If you want one rule to remember, it is this: keep AT&T for identity, use a travel eSIM for travel data. That is the setup most likely to save money, preserve your number, and still keep you fully connected while abroad. Use our [data calculator](/tools/data-calculator) to estimate how much data you need before choosing a plan.

Frequently Asked Questions

Q: Can AT&T users use a travel eSIM and keep their number?

Yes. In most cases, you keep AT&T active for your number and use the travel eSIM for data. AT&T's device support confirms compatible phones can use eSIM.

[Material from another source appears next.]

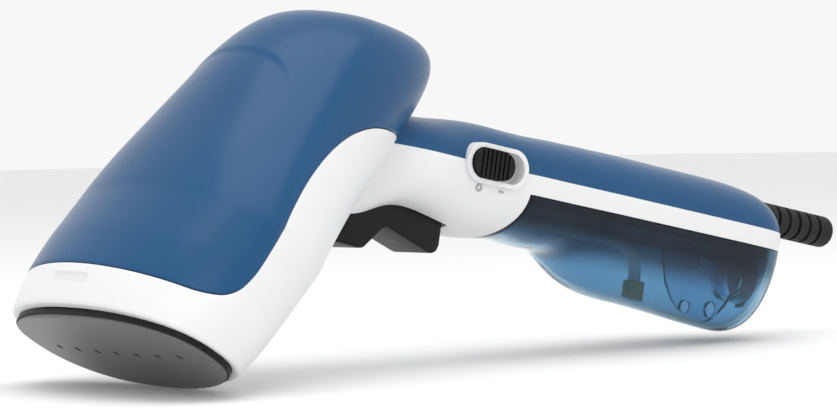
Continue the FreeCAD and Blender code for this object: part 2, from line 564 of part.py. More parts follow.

Q: Is a travel eSIM cheaper than AT&T International Day Pass?

Often yes, especially for longer trips or travelers who mainly need data. AT&T's official Day Pass price is currently $12/day on land, which adds up quickly on multi-day or multi-week trips.

Q: What is AT&T International Day Pass right now?

AT&T currently says International Day Pass gives eligible unlimited-plan customers use of their phone like they do at home for $12/day on land in 210+ destinations, with additional lines for $6/day.

Q: What is AT&T Passport?

AT&T Passport is a one-time, 30-day-or-less international add-on available in 210+ destinations for smartphones and data-only devices.

Q: Does AT&T have its own travel eSIM product?

Yes, AT&T currently sells "eSIM by AT&T" for travelers to the U.S., Mexico, and Canada — showing that even AT&T recognizes travel eSIM as a mainstream product category.

Q: Should I turn off AT&T data roaming if I use a travel eSIM?

Usually yes, if you want the travel eSIM to handle data and want to reduce the chance of carrier roaming use being triggered accidentally. Configure your default data line in your phone's cellular settings before departure.